Dengan kecewa Abdullah bermaksud kembali saja ke
rumah, tetapi tiba-tiba tangannya dipegang oleh si
penghuni surga seraya berkata: “Apa yang Anda
lihat itulah yang saya lakukan, ditambah sedikit lagi,
yaitu saya tidak pernah merasa iri hati terhadap
seseorang yang dianugerahi nikmat oleh Tuhan.
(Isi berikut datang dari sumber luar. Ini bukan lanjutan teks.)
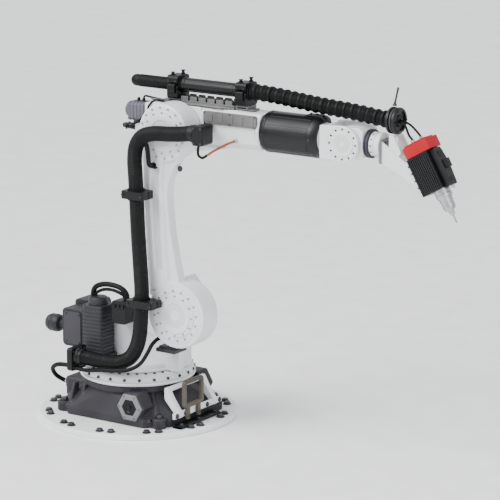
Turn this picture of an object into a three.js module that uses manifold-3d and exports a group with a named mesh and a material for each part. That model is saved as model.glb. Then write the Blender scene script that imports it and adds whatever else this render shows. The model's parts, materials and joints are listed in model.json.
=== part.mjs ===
// Six-axis articulated robot arm with a hose dress pack and a spindle tool, on a round mounting plate.
// Millimetres. +X is forward, +Y is the robot's left, +Z is up. The origin is the centre of the
// mounting plate's underside, on the first axis. The arm stands in its home pose.
import * as THREE from 'three';
import { mergeVertices } from 'three/addons/utils/BufferGeometryUtils.js';
import { ConvexGeometry } from 'three/addons/geometries/ConvexGeometry.js';
import Module from 'manifold-3d';

const wasm = await Module();
wasm.setup();

// ---------------------------------------------------------------- driving dimensions
const GAP = 0.3;                     // between pieces that touch
const RUNNING_GAP = 0.6;             // between pieces that turn on each other
const DEGREE = Math.PI / 180;

const PLATE = { radius: 558, thickness: 30, holePairs: 12, holeCircle: 505, holeRadius: 15, pairAngle: 3.8 };
const BASE = {
  rear: -380, front: 400, halfWidth: 330, corner: 130, footTop: 72,
  shoulder: 200, neckRadius: 285, flangeRadius: 312, top: 238,
};
const RING = { inner: 215, outer: 325, top: 300 };
const SHOULDER = { x: 430, z: 675, hubRadius: 185 };      // axis 2
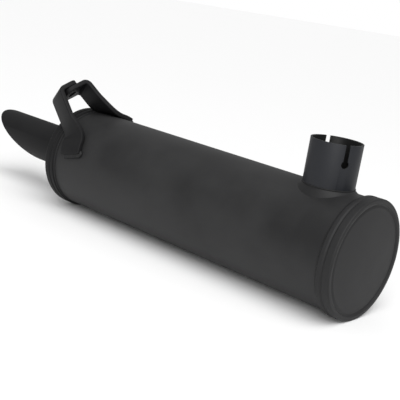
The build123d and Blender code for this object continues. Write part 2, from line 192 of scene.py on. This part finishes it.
def makeFibreGroup():  # tangled fibres, for wool and packing
    group, given, result = newGroup(
        "tangledFibre",
        [("Place", "NodeSocketVector", None), ("Light", "NodeSocketColor", (0.8, 0.77, 0.66, 1)),
         ("Dark", "NodeSocketColor", (0.5, 0.46, 0.36, 1)), ("Scale", "NodeSocketFloat", 380.0)],
        [("Colour", "NodeSocketColor"), ("Roughness", "NodeSocketFloat"), ("Height", "NodeSocketFloat")])
    bend = group.nodes.new("ShaderNodeTexNoise")
    bend.inputs["Scale"].default_value = 120.0
    group.links.new(given.outputs["Place"], bend.inputs["Vector"])
    mixed = group.nodes.new("ShaderNodeVectorMath")
    mixed.operation = "MULTIPLY_ADD"
    mixed.inputs[1].default_value = (0.02, 0.02, 0.02)
    group.links.new(bend.outputs["Color"], mixed.inputs[0])
    group.links.new(given.outputs["Place"], mixed.inputs[2])
    strands = group.nodes.new("ShaderNodeTexVoronoi")
    strands.feature = "DISTANCE_TO_EDGE"
    group.links.new(mixed.outputs[0], strands.inputs["Vector"])
    group.links.new(given.outputs["Scale"], strands.inputs["Scale"])
    tuft = addRange(group, strands.outputs["Distance"], 0.0, 0.12, 0.0, 1.0)
    colour = addMix(group, tuft, given.outputs["Light"], given.outputs["Dark"])
    group.links.new(colour, result.inputs["Colour"])
    group.links.new(addRange(group, tuft, 0.0, 1.0, 0.6, 0.9), result.inputs["Roughness"])
    group.links.new(addMath(group, "SUBTRACT", 1.0, tuft), result.inputs["Height"])
    return group


sprayGroup, dustGroup = makeSprayGroup(), makeDustGroup()
rollGroup, fibreGroup = makeRollGroup(), makeFibreGroup()


# materials: black paint of several coats, some copies darker as painted shade, bare steel, wool and packing
def startMaterial(name):
    material = bpy.data.materials.new(name)
    material.use_nodes = True
    tree = material.node_tree
    shader = tree.nodes["Principled BSDF"]
    place = tree.nodes.new("ShaderNodeTexCoord").outputs["Object"]
    return material, tree, shader, place


def placeGroup(tree, group, place, values):
    node = tree.nodes.new("ShaderNodeGroup")
    node.node_tree = group
    tree.links.new(place, node.inputs["Place"])
    for name, value in values.items():
        node.inputs[name].default_value = value
    return node


def addBump(tree, shader, height, strength, distance):
    bump = tree.nodes.new("ShaderNodeBump")
    bump.inputs["Strength"].default_value = strength
    bump.inputs["Distance"].default_value = distance
    tree.links.new(height, bump.inputs["Height"])
    tree.links.new(bump.outputs["Normal"], shader.inputs["Normal"])


def addVectorMath(tree, operation, first, second=None):
    node = tree.nodes.new("ShaderNodeVectorMath")
    node.operation = operation
    tree.links.new(first, node.inputs[0])
    if second is not None:
        node.inputs[1].default_value = second
    return node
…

Tidak pernah pula saya melakukan penipuan dalam
segala aktivitas saya.”

Dengan menundukkan kepala Abdullah
meninggalkan si penghuni surga sambil berkata:
“Rupanya, yang demikian itulah yang menjadikan
Anda mendapat jaminan surga.“

Kisah di atas disadur dari buku Faidh Al-Nubuwah.
Petunjuknya demikian jelas, sehingga tidak perlu
rasanya diberi komentar guna menjadi pelita hati.
Saya hanya berkata: “Astaghfirullah, mampu-kah
kita mengikuti jejaknya? Wallahu A’lam.